After all, ‘Information is King’ and most definitely paramount in terms of realising informed decisions.

It’s the ability to implement technical solutions which efficiently provides instant and relevant information. We need to make that information easily accessible when required and facilitate its sharing between all interested parties in the same way that has made the IT sector all powerful.

Such technical solutions have become embedded as a requisite facility of nearly every department in every enterprise.

In fact, nearly everything we do in life today involves an element of IT.

Focus on professional qualifications

Sadly, this is something the more mature security industry has failed to achieve. Could this be partly down to a lack of professional qualifications?

It’s fair to say the IT sector is qualifications-driven. There are numerous academic qualifications in computing and IT up to PhD level in computer sciences, giving the IT sector instantly recognisable professional credibility.

Qualifications demonstrate the holder’s ability to complete a comprehensive education, training and intensive study programme in a given subject(s). This provides proof that an individual is knowledgeable and has a clear and demonstrable understanding in his/her field. Above all, perhaps, it proves they can learn!

Major IT organisations have readily supported certified skill levels. Cisco’s CCIE (The Cisco Certified Internetwork Expert), for example, and the Microsoft MCITP (Microsoft Certified IT Professional) are shining examples. If you’re not certified then ‘don’t touch it!’

For further information on IT certification take a look at this website.

Regrettably, the security industry has been slow in developing appropriate qualifications and encouraging ‘engineers’ and systems designers to complete the study time and gather the necessary papers. It must be said that, as we migrate more and more towards IP-based networked systems, and if we are to hold our own against the IT sector, we need to drive for a more professional industry supported by relevant qualifications and certification.

If we’re to succeed and be taken seriously by IT professionals we need to able to ‘talk the IT language’ and, what’s more, prove we really understand it.

True – and confirmed – technology knowledge

In our sphere of expertise we need professionals with a true and confirmed knowledge of the technology, how and where to apply it and a demonstrable awareness of how it sits in the network topography.
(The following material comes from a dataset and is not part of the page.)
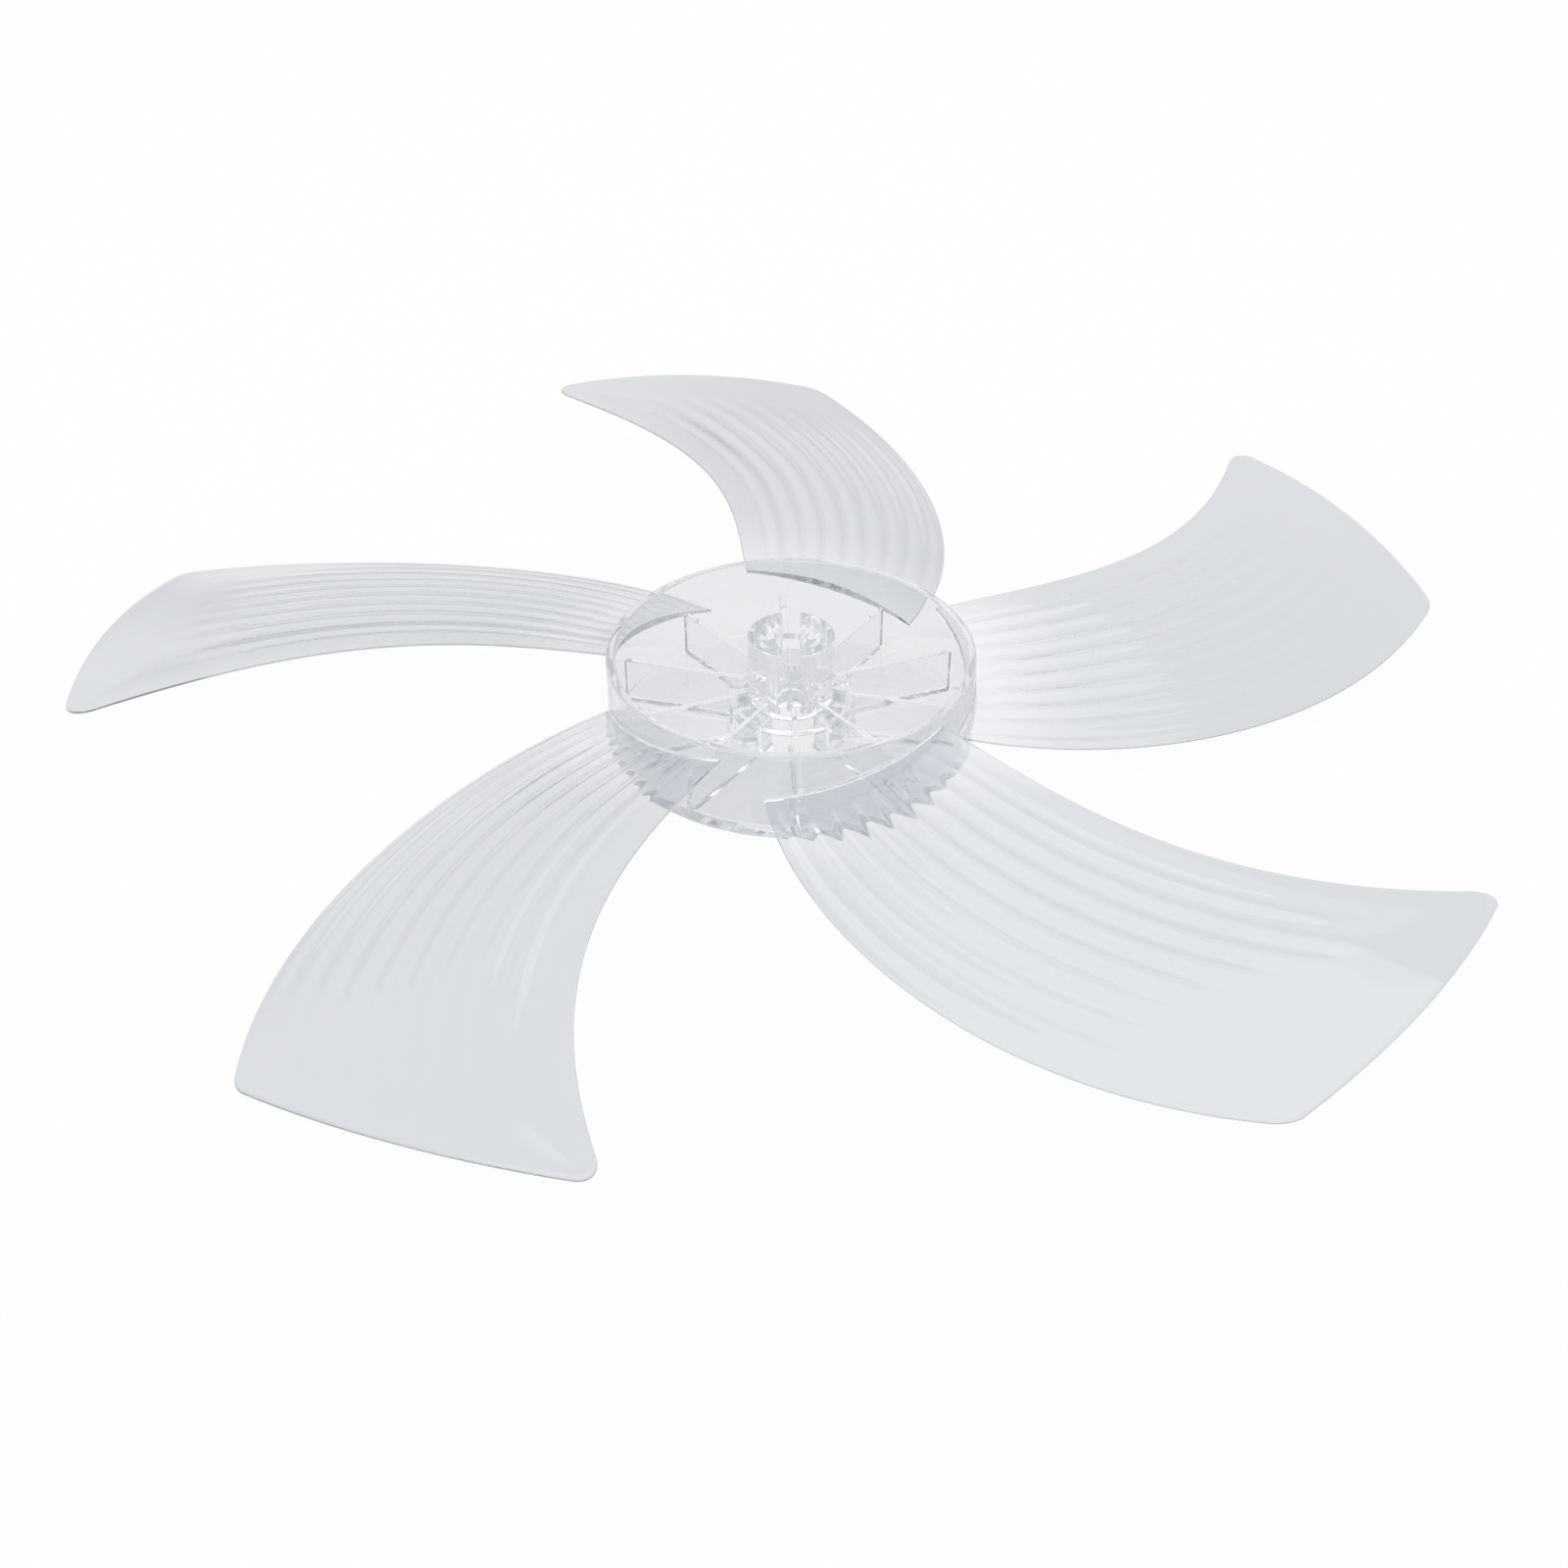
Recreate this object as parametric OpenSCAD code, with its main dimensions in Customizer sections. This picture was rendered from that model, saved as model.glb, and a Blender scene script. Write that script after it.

We also require a clear understanding of the clients’ business functions. We need to know more about how a given client’s business works and how we can introduce technology to deliver benefits in terms of increasing efficiency, reducing manpower and mitigating risk, etc.

If we do not have this knowledge to hand then we run the risk of ‘losing our industry’ and missing a huge opportunity for it to develop into the bargain.

However, not all’s lost just yet. We should not sell ourselves short as our knowledge of security requirements and experience of camera positioning and views – and the choice of optimum camera type/lens combinations – remain pertinent. After all, agreeing the camera views and what degree of the scene is occupied by a target is fundamental whatever the images are being used for.

Our ability to deploy information gathering devices such as cameras, access control readers and various sensors correctly is probably the one area in which we have a distinct advantage over IT professionals. I would also argue we know how to fit things in a diverse range of environments, mount camera brackets and control/equipment boxes, erect towers and columns and so on.

Fortunately, most security professionals are also computer literate and acquainted with various programming elements, albeit some of those elements being very simple in nature.

Flying the flag for enhanced qualifications

As risks and threats continue to grow in an uncertain world it’s refreshing to see a number of organisations and individuals alike flying the flag for a more qualified and professional industry.

Organisations like The Security Institute are determined to the raise the status of the security world and increase and enhance its profile.

Many more academic qualifications are being conceived, along with more manufacturers adopting certification schemes for their products. These developments can only be good for the security sector and a great aid in affording it deserved respect.

Where, though, does the traditional customer fit in to all of this?

Generally speaking, the customer is the security manager. Given the huge technology shift is it time for a new breed of security manager who can readily contend with a diverse range of business threats as well as ever-changing technology?

As an organisation we’re already experiencing IT Departments specifying systems which they manage and simply passing on the security-pertinent information generated to thise in the Security Department.

I believe we’re all in for an interesting and perhaps sometimes bumpy ride. For those who develop and adapt, though, the future should be characterised by a brighter picture.